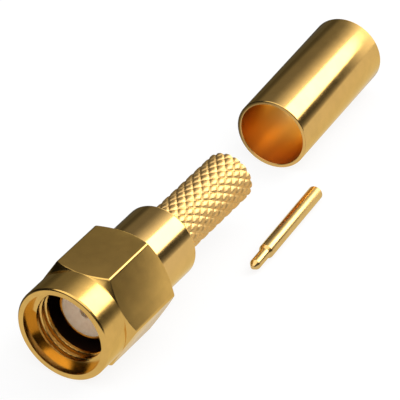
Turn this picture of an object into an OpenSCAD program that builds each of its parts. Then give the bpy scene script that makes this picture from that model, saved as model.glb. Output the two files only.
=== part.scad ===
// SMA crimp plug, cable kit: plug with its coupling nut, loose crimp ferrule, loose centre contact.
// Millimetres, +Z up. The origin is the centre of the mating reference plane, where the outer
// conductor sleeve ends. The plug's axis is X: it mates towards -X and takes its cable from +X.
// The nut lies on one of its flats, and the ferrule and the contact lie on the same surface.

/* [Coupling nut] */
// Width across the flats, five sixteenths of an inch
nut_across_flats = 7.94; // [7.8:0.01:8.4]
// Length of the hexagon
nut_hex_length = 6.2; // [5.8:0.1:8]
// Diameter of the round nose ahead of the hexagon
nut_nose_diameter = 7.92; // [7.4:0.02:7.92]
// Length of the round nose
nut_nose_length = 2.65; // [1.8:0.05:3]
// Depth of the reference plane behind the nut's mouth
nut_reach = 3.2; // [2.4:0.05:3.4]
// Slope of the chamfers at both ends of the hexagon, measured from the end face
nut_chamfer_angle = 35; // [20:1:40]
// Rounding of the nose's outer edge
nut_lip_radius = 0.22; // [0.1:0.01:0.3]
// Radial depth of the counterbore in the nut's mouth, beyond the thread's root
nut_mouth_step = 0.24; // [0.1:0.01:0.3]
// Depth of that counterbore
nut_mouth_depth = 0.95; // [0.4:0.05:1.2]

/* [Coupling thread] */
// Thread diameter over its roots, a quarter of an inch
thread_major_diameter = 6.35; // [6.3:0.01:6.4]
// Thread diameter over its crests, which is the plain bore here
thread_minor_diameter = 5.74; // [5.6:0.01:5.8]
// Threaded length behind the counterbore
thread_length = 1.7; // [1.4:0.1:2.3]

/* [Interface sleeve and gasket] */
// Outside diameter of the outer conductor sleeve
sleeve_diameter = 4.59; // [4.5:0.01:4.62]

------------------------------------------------

(Goal) Reproduce the listing above word for word.

(Exercise result)
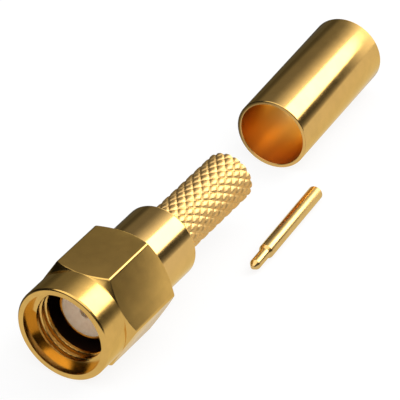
Turn this picture of an object into an OpenSCAD program that builds each of its parts. Then give the bpy scene script that makes this picture from that model, saved as model.glb. Output the two files only.
=== part.scad ===
// SMA crimp plug, cable kit: plug with its coupling nut, loose crimp ferrule, loose centre contact.
// Millimetres, +Z up. The origin is the centre of the mating reference plane, where the outer
// conductor sleeve ends. The plug's axis is X: it mates towards -X and takes its cable from +X.
// The nut lies on one of its flats, and the ferrule and the contact lie on the same surface.

/* [Coupling nut] */
// Width across the flats, five sixteenths of an inch
nut_across_flats = 7.94; // [7.8:0.01:8.4]
// Length of the hexagon
nut_hex_length = 6.2; // [5.8:0.1:8]
// Diameter of the round nose ahead of the hexagon
nut_nose_diameter = 7.92; // [7.4:0.02:7.92]
// Length of the round nose
nut_nose_length = 2.65; // [1.8:0.05:3]
// Depth of the reference plane behind the nut's mouth
nut_reach = 3.2; // [2.4:0.05:3.4]
// Slope of the chamfers at both ends of the hexagon, measured from the end face
nut_chamfer_angle = 35; // [20:1:40]
// Rounding of the nose's outer edge
nut_lip_radius = 0.22; // [0.1:0.01:0.3]
// Radial depth of the counterbore in the nut's mouth, beyond the thread's root
nut_mouth_step = 0.24; // [0.1:0.01:0.3]
// Depth of that counterbore
nut_mouth_depth = 0.95; // [0.4:0.05:1.2]

/* [Coupling thread] */
// Thread diameter over its roots, a quarter of an inch
thread_major_diameter = 6.35; // [6.3:0.01:6.4]
// Thread diameter over its crests, which is the plain bore here
thread_minor_diameter = 5.74; // [5.6:0.01:5.8]
// Threaded length behind the counterbore
thread_length = 1.7; // [1.4:0.1:2.3]

/* [Interface sleeve and gasket] */
// Outside diameter of the outer conductor sleeve
sleeve_diameter = 4.59; // [4.5:0.01:4.62]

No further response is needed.